Understanding Schwarzschild

Speaker:

William G. Unruh (Canadian Institute for Advanced Research; University of British Columbia; Institute for Quantum Science and Engineering, Texas A&M University)

Location:

Address:

Mitchell Physics Building

College Station, Texas 77843-4242

About The Speaker

William G. Unruh is a professor of physics at the University of British Columbia, known for his seminal contributions to our understanding of gravity, black holes, cosmology, quantum fields in curved spaces, and the foundations of quantum mechanics, including the discovery of the Unruh effect. Professor Unruh was the first Director of the Cosmology and Gravity Program at the Canadian Institute for Advanced Research (1985-1996).
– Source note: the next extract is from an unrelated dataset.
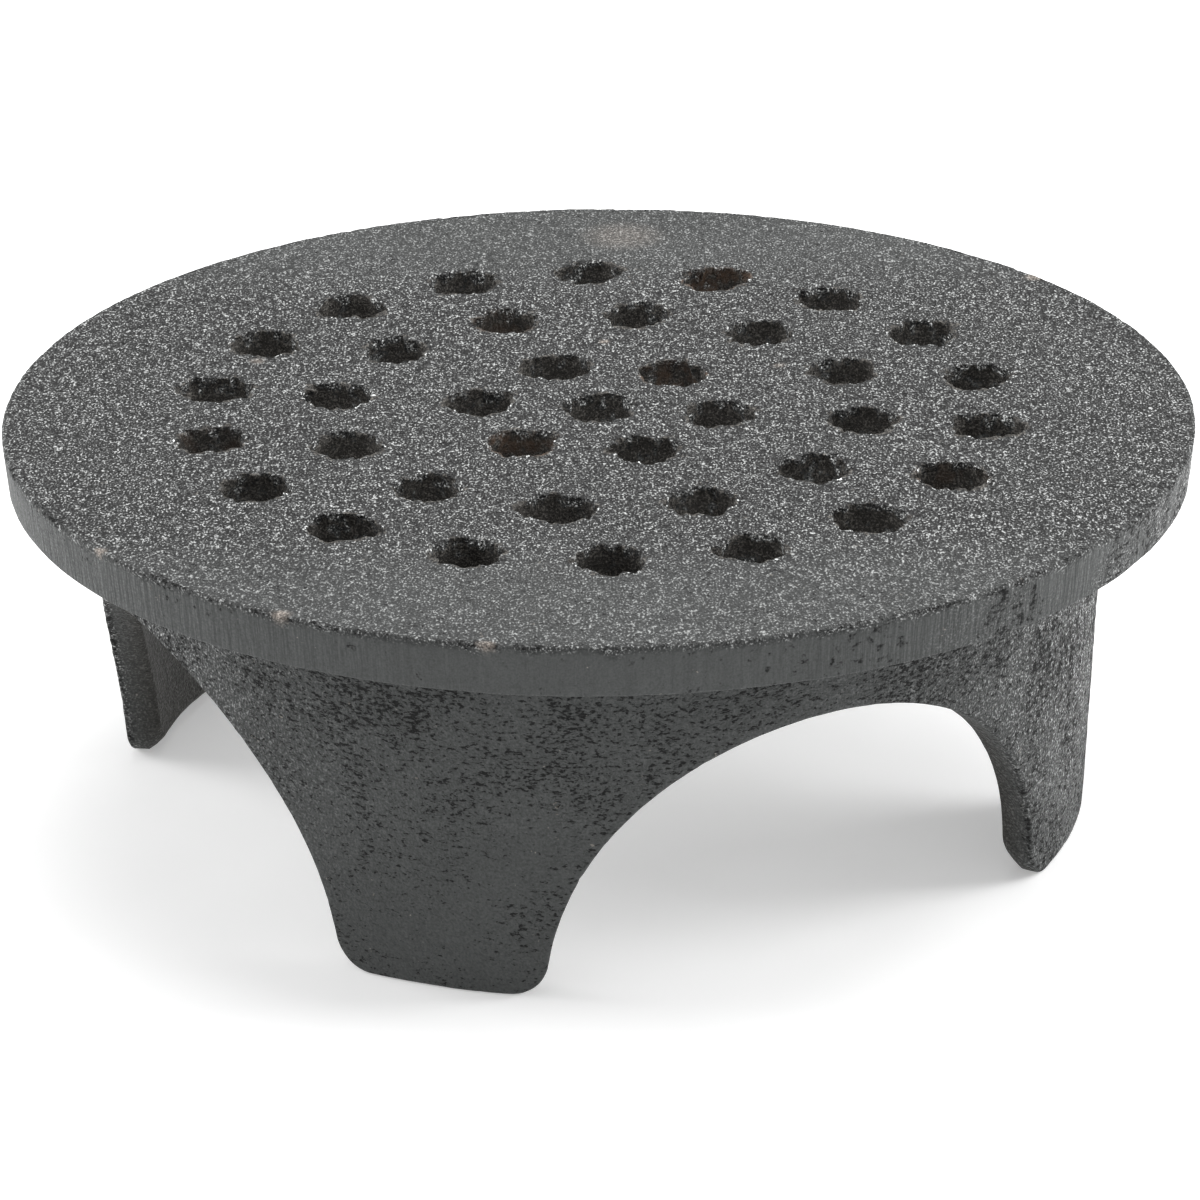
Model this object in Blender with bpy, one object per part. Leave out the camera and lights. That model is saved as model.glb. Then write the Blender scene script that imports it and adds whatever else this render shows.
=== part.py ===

His many awards include the Rutherford Medal of the Royal Society of Canada (1982), the Herzberg Medal of the Canadian Association of Physicists (1983), the Steacie Prize from the National Research Council (1984), the Canadian Association of Physicists Medal of Achievement (1995), and the Canada Council Killam Prize. Professor Unruh is an elected Fellow of the Royal Society of Canada, a Fellow of the American Physical Society, a Fellow of the Royal Society of London, and a Foreign Honorary Member of the American Academy of Arts and Science.

Event Details

Since Schwarzschild, in 1915/1916, discovered the metric that bears his name in the mathematics of Einstein's brand new theory, confusion reigned in understanding the Schwarzscild "singularity" at r=2GM/c^2. Was this some sort of matter shell? Was this a breakdown of the theory? This talk will be a historical tour of the slow, 35 year or more, realisation of what this singularity was and what it implied for the theory, and the frustratingly clear (to us) of "roads not taken" in that journey.